Huseyn Javid's House Museum is a scientific research institute incorporated into the Science Department of the Azerbaijan National Academy of Sciences (ANAS). The museum was created at the house where Azerbaijani poet and playwright Huseyn Javid lived during 1920–1937.

==History==
The home museum was created with the aim of perpetuating and promoting the life and activity of the philosopher, playwright Huseyn Javid under the leadership of Heydar Aliyev. The opening of this museum was considered according to the decree “On 100th Anniversary of Huseyn Javid" by the Central Committee of the Communist Party of Azerbaijan on July 21, 1981.
According to the decision of the Cabinet of Ministers of the Republic of Azerbaijan No. 160 dated July 10, 1995, Huseyn Javid's House Museum was created and subordinated to the Azerbaijan Academy of Sciences.

==Exhibits==
The sections of the museum include "Cavid Studies", "Scientific Massive Studies", "Scientific Funds", "Scientific and Artistic Design", "Scientific Exposition", "Scientific Information and Library" are engaged in scientific research in the field of collection, protection, research and propagation of heritage of Huseyn Javid.

The museum consists of four rooms with a total area of 245 m^{2}.

There are around 4,000 exhibits in the main part of the museum, and 200 exhibits in the scientific part.

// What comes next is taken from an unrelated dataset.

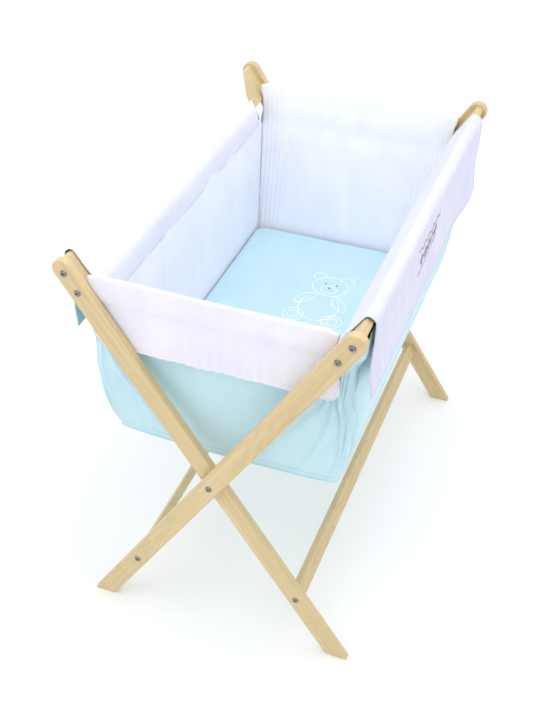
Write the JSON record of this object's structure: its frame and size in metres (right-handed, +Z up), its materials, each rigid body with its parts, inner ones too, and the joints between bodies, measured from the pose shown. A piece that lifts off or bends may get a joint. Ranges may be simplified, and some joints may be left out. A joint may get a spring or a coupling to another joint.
{
  "type": "folding bassinet on a stand",
  "caption": "Cloth baby basket hung between the top rails of two crossed wooden frames that fold on pivot bolts, with a mattress on a base board.",
  "frame": {"origin": "on the floor, at the middle of the stand, under the pivot bolts", "axes": "+Z up, +Y along the basket's length, +X across it towards the right rail; the stand is the same turned half a turn about Z"},
  "size_m": [0.5826, 0.9206, 0.8703],
  "materials": {
    "beech": "clear satin varnish on pale straight-grained wood",
    "dowel_wood": "plain fluted dowel wood, unfinished",
    "hardboard": "smooth hardboard, unfinished",
    "zinc_steel": "zinc-plated steel, slightly dull",
    "nylon": "natural nylon",
    "white_cotton": "fine plain-weave white cotton",
    "blue_cotton": "fine plain-weave pale blue cotton",
    "cyan_cotton": "fine plain-weave light cyan cotton with white stitching",
    "mattress_ticking": "white ticking over foam"
  },
  "bodies": {
    "left_frame": {"near_inner_leg": "beech", "far_outer_leg": "beech", "left_rail": "beech", "right_stretcher": "beech", "left_rail_bolts": "zinc_steel", "right_stretcher_bolts": "zinc_steel", "left_rail_nuts": "zinc_steel", "right_stretcher_nuts": "zinc_steel", "right_stretcher_dowels": "dowel_wood", "pivot_bolts": "zinc_steel", "pivot_washers": "nylon", "pivot_cap_nuts": "zinc_steel", "left_sleeve": "white_cotton", "left_flap": "white_cotton", "left_liner": "white_cotton", "right_liner": "white_cotton", "near_liner": "white_cotton", "far_liner": "white_cotton", "left_outer_panel": "blue_cotton", "right_outer_panel": "blue_cotton", "near_outer_panel": "blue_cotton", "far_outer_panel": "blue_cotton", "near_flap": "white_cotton", "far_flap": "white_cotton", "near_hem": "white_cotton", "far_hem": "white_cotton", "basket_floor": "blue_cotton"},
    "right_frame": {"near_outer_leg": "beech", "far_inner_leg": "beech", "right_rail": "beech", "left_stretcher": "beech", "right_rail_bolts": "zinc_steel", "left_stretcher_bolts": "zinc_steel", "right_rail_nuts": "zinc_steel", "left_stretcher_nuts": "zinc_steel", "left_stretcher_dowels": "dowel_wood", "right_sleeve": "white_cotton"},
    "right_flap": {"right_flap": "white_cotton"},
    "bedding": {"base_board": "hardboard", "mattress": "mattress_ticking", "mattress_cover": "cyan_cotton"}
  },
  "joints": [
    {"name": "fold", "type": "hinge", "parent": "left_frame", "child": "right_frame", "pos_m": [0, 0, 0.4228], "axis": [0, -1, 0], "range_deg": [0, 56], "deforming": ["left_liner", "right_liner", "near_liner", "far_liner", "left_outer_panel", "right_outer_panel", "near_outer_panel", "far_outer_panel", "near_flap", "far_flap", "near_hem", "far_hem", "basket_floor", "mattress", "mattress_cover"]},
    {"name": "right_flap_hang", "type": "hinge", "parent": "right_frame", "child": "right_flap", "pos_m": [0.2851, 0, 0.7802], "axis": [0, -1, 0], "range_deg": [-56, 0]},
    {"name": "bedding_lift", "type": "slide", "parent": "left_frame", "child": "bedding", "axis": [0, 0, 1], "range_m": [0, 0.5]}
  ],
  "couplings": [
    {"joint": "right_flap_hang", "follows": "fold", "ratio": -1}
  ]
}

More than 600 exhibits, including household items and clothing items, books published by Huseyn Javid, programs and banners of stage works, performances and family photographs, model of the mausoleum of Huseyn Javid in Nakhchivan, painting devoted to poet, and other fine art works, his son Ertughrul Javid's compositions include note manuscripts, books used, paintings, pontoon shafts, letters and other documents were displayed.